• [SOURCE MATERIAL]:
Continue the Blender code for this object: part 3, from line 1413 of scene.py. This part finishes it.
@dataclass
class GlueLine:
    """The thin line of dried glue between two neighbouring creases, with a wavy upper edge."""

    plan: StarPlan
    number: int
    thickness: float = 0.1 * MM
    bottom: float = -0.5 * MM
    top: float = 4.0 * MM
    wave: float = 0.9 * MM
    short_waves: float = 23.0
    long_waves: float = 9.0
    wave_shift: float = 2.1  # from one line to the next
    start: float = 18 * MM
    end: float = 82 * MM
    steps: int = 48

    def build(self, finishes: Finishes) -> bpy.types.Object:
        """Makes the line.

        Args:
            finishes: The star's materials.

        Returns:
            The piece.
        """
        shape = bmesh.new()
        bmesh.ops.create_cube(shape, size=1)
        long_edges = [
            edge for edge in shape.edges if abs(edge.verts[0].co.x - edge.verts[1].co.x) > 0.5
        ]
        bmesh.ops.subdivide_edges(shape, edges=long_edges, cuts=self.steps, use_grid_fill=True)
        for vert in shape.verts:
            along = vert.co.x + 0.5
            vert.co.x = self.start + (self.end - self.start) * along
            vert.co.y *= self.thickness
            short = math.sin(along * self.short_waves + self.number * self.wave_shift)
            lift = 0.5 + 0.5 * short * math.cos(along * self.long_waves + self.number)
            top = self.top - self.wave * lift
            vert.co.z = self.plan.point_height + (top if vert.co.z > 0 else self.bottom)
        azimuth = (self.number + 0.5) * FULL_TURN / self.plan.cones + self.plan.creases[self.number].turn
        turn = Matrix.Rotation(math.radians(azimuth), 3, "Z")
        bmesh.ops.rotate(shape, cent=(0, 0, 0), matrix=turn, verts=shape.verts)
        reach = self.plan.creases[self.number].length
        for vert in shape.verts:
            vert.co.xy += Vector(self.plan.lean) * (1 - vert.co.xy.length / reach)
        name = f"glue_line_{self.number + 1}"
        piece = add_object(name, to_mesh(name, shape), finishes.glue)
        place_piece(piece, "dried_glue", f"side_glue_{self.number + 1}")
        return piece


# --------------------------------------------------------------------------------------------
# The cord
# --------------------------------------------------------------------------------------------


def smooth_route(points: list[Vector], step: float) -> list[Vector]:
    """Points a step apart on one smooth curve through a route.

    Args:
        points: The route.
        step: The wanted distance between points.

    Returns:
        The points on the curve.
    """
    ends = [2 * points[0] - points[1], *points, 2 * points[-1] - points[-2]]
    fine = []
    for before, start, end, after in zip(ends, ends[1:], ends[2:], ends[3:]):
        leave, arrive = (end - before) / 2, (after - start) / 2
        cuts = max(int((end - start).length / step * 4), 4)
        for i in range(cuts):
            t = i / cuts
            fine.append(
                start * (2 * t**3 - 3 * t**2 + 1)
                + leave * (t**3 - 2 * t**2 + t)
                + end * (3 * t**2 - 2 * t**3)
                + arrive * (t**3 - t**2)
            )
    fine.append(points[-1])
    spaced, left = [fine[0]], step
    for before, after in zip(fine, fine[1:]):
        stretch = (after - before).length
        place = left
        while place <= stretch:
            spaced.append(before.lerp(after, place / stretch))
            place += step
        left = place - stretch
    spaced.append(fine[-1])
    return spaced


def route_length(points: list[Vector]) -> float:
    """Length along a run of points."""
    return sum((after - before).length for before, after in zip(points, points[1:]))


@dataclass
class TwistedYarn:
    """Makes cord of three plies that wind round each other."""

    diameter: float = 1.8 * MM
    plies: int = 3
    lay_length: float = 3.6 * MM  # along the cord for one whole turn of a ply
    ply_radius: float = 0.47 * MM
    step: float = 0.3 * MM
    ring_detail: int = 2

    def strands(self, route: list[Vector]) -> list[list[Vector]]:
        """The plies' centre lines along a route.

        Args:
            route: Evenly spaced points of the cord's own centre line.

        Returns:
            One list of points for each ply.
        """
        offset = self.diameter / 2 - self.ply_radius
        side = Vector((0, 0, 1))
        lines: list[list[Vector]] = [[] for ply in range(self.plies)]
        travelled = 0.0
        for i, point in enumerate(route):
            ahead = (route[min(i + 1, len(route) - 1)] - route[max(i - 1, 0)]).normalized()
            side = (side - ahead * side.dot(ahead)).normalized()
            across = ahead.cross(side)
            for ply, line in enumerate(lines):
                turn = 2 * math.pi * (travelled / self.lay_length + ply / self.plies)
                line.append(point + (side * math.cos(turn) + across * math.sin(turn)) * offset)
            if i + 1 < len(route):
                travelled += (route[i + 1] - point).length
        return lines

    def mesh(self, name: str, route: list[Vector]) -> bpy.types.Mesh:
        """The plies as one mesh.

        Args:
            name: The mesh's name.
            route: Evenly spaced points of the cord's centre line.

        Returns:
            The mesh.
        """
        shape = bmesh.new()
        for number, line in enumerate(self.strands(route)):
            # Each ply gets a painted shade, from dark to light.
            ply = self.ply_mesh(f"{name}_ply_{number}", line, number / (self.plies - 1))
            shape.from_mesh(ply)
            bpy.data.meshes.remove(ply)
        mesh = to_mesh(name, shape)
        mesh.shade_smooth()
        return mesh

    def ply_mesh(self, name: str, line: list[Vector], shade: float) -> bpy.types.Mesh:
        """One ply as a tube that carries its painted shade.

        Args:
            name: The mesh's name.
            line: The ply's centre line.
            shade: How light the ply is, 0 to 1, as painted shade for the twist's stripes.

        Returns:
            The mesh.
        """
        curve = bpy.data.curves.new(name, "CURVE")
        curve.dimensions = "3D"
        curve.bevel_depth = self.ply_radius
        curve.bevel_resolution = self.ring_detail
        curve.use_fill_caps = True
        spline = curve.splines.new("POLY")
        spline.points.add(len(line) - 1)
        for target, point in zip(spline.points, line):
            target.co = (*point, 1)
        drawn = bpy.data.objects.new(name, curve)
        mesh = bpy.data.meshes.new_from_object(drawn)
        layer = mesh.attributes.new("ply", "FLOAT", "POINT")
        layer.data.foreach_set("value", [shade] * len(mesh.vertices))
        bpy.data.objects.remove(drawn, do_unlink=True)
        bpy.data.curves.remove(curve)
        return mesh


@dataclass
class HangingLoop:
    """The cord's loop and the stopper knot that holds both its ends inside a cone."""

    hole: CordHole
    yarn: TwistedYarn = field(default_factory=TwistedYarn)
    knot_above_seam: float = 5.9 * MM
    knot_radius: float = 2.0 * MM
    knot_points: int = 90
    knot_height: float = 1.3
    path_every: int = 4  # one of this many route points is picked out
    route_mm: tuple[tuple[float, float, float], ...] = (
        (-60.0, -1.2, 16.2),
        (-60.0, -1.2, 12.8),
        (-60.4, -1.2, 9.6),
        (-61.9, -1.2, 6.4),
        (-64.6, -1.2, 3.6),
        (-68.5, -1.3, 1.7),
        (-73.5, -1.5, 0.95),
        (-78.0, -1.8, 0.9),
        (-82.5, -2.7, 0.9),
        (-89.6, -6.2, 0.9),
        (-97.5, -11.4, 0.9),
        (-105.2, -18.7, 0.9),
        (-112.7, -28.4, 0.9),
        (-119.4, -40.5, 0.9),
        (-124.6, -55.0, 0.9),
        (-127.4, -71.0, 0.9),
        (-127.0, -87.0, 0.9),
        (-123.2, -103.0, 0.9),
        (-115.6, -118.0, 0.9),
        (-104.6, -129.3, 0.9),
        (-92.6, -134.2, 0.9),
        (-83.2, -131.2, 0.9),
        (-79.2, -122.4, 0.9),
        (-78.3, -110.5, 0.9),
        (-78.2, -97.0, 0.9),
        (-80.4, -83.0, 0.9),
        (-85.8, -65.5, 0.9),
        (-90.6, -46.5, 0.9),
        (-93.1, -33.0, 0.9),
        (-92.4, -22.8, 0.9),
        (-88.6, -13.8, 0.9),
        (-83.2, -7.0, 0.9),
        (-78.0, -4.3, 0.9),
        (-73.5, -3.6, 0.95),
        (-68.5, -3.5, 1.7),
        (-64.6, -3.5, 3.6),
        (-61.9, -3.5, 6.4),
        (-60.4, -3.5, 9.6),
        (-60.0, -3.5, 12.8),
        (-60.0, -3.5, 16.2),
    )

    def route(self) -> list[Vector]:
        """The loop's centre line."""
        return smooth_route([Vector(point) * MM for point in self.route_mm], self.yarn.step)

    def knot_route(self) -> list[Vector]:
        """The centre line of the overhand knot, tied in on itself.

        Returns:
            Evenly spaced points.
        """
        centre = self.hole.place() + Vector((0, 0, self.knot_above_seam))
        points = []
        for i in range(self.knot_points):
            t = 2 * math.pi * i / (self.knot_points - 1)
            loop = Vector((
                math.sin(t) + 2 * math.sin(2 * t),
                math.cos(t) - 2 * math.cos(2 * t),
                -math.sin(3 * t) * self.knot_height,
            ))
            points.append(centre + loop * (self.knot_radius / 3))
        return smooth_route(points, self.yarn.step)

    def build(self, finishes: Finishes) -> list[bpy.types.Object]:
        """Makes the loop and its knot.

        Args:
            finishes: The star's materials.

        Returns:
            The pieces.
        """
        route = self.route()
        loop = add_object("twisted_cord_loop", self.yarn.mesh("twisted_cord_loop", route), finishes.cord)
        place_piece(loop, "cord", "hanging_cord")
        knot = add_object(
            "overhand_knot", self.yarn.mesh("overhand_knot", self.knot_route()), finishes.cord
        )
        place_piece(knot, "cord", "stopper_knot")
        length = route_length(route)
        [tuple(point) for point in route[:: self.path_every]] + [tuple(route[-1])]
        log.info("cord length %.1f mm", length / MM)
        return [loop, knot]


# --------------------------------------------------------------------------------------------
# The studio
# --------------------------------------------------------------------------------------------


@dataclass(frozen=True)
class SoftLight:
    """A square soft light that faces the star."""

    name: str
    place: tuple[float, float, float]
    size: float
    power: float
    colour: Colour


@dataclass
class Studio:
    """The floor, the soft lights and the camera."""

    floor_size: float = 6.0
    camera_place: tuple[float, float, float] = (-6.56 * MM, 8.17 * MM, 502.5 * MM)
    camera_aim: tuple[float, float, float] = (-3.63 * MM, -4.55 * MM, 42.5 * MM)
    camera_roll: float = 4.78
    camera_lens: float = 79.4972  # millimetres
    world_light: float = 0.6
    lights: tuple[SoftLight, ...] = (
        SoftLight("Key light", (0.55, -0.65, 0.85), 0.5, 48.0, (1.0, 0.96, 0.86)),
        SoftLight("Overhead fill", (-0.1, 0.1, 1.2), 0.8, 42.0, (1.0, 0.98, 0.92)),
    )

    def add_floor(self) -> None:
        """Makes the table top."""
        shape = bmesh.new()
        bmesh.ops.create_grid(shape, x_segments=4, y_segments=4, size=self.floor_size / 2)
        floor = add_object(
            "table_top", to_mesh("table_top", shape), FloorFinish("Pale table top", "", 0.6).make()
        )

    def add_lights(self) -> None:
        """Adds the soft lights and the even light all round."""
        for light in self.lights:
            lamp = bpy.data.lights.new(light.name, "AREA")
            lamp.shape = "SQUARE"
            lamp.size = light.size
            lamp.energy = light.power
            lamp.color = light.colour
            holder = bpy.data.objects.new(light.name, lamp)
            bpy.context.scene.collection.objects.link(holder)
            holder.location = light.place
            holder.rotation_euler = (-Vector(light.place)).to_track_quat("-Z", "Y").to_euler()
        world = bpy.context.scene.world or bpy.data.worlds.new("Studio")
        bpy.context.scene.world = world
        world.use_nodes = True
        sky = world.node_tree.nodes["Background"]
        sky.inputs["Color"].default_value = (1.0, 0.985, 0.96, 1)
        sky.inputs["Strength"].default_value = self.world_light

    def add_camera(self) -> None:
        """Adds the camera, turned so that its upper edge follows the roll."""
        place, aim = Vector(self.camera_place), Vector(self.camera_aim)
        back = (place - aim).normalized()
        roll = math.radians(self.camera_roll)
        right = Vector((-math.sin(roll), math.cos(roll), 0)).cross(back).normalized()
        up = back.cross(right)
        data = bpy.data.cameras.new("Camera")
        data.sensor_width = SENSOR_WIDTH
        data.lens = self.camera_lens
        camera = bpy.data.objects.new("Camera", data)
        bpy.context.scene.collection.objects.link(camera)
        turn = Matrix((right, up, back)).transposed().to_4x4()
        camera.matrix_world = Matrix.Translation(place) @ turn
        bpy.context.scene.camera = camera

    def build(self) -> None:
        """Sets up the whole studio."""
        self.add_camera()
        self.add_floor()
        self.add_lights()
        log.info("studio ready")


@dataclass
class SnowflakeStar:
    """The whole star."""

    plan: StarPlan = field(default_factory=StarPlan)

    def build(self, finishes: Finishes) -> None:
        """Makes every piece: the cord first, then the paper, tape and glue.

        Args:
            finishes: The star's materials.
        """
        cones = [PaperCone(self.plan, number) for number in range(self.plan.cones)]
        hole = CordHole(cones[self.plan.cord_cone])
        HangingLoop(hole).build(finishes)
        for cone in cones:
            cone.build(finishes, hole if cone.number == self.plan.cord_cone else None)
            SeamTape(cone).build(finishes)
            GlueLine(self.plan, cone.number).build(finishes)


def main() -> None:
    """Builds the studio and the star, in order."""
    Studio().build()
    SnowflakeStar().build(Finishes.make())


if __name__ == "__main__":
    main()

• [SHORT TASK]: Write out every line of the listing that holds the word "scene".

• [REPLY TO THE EXERCISE]:
Continue the Blender code for this object: part 3, from line 1413 of scene.py. This part finishes it.
            bpy.context.scene.collection.objects.link(holder)
        world = bpy.context.scene.world or bpy.data.worlds.new("Studio")
        bpy.context.scene.world = world
        bpy.context.scene.collection.objects.link(camera)
        bpy.context.scene.camera = camera